### Given material:
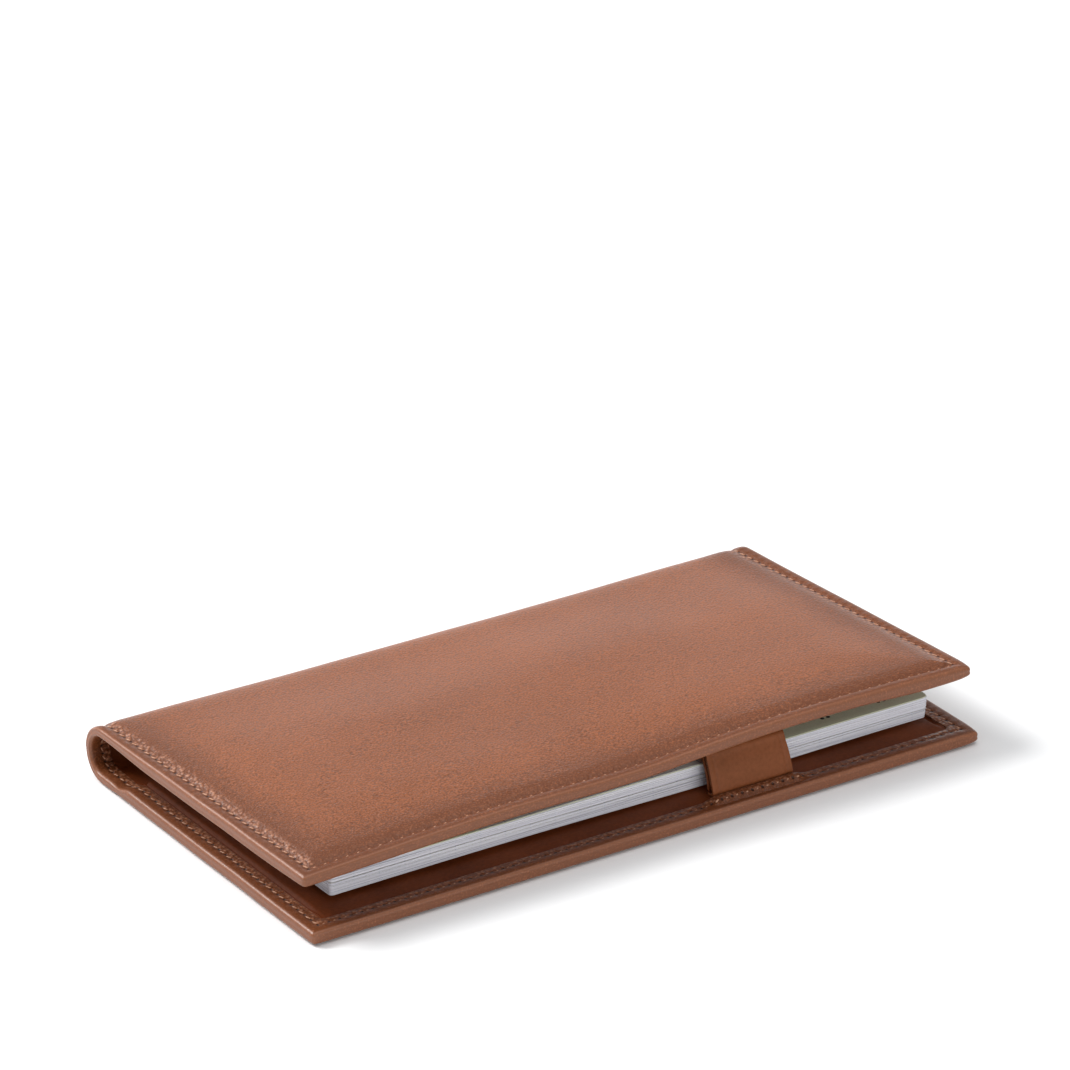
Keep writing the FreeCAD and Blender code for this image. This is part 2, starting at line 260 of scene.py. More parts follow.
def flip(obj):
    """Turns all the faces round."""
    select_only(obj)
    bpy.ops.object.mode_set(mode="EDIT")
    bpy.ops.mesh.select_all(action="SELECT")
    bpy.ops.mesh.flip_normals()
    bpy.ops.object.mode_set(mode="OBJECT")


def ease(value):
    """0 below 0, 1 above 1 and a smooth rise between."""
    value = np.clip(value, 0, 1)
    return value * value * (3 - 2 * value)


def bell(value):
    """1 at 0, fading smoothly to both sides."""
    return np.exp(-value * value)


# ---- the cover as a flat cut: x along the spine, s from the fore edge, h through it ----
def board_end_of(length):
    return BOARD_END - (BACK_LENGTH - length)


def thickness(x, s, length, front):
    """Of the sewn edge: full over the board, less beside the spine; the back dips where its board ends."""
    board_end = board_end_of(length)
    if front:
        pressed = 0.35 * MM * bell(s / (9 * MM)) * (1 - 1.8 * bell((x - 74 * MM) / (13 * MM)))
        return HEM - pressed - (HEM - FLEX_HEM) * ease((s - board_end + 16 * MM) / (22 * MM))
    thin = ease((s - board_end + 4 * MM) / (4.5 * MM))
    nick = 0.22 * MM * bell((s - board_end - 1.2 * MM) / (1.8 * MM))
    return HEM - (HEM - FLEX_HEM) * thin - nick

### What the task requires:
Write out the whole listing again, exactly as it stands.

### Output for this task:
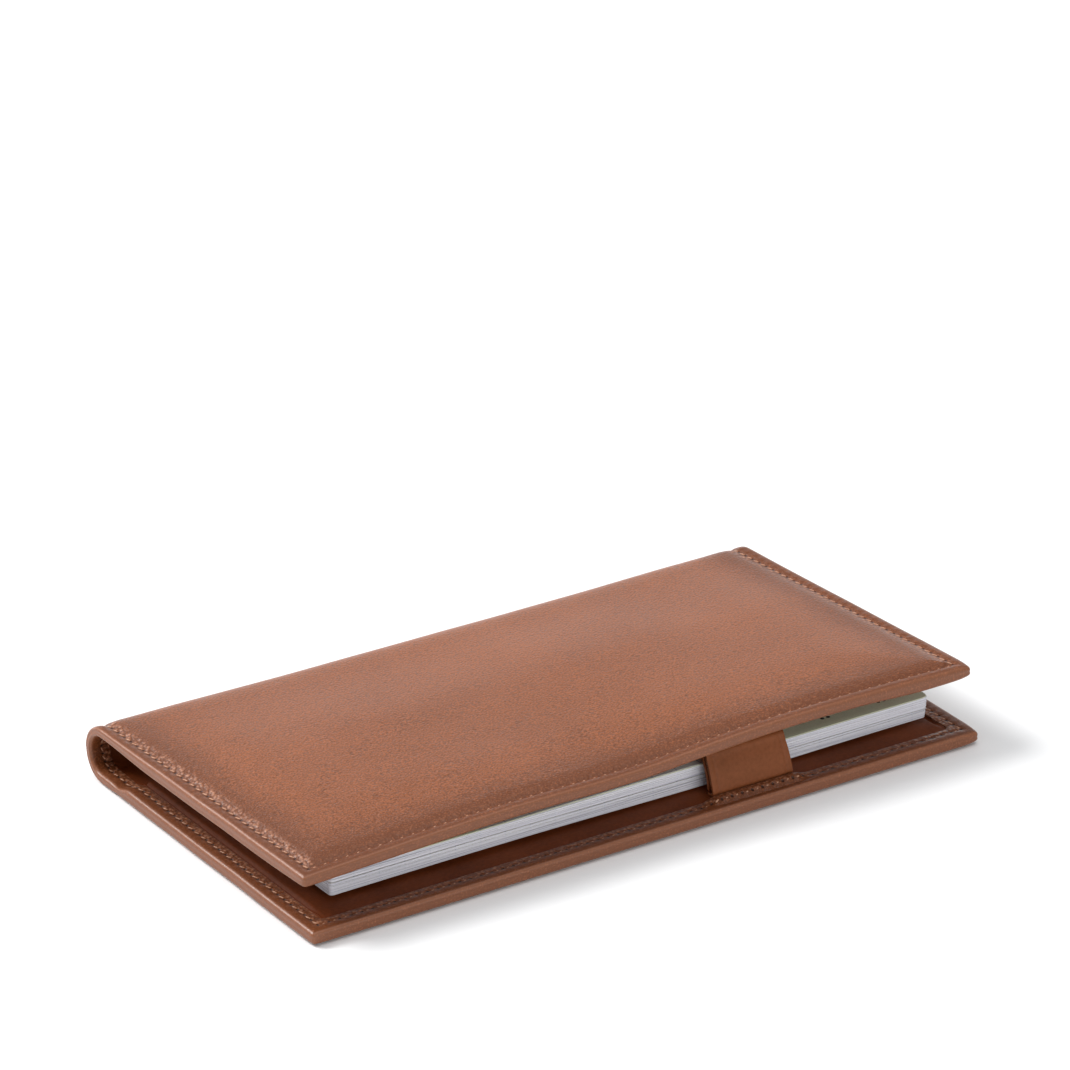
Keep writing the FreeCAD and Blender code for this image. This is part 2, starting at line 260 of scene.py. More parts follow.
def flip(obj):
    """Turns all the faces round."""
    select_only(obj)
    bpy.ops.object.mode_set(mode="EDIT")
    bpy.ops.mesh.select_all(action="SELECT")
    bpy.ops.mesh.flip_normals()
    bpy.ops.object.mode_set(mode="OBJECT")


def ease(value):
    """0 below 0, 1 above 1 and a smooth rise between."""
    value = np.clip(value, 0, 1)
    return value * value * (3 - 2 * value)


def bell(value):
    """1 at 0, fading smoothly to both sides."""
    return np.exp(-value * value)


# ---- the cover as a flat cut: x along the spine, s from the fore edge, h through it ----
def board_end_of(length):
    return BOARD_END - (BACK_LENGTH - length)


def thickness(x, s, length, front):
    """Of the sewn edge: full over the board, less beside the spine; the back dips where its board ends."""
    board_end = board_end_of(length)
    if front:
        pressed = 0.35 * MM * bell(s / (9 * MM)) * (1 - 1.8 * bell((x - 74 * MM) / (13 * MM)))
        return HEM - pressed - (HEM - FLEX_HEM) * ease((s - board_end + 16 * MM) / (22 * MM))
    thin = ease((s - board_end + 4 * MM) / (4.5 * MM))
    nick = 0.22 * MM * bell((s - board_end - 1.2 * MM) / (1.8 * MM))
    return HEM - (HEM - FLEX_HEM) * thin - nick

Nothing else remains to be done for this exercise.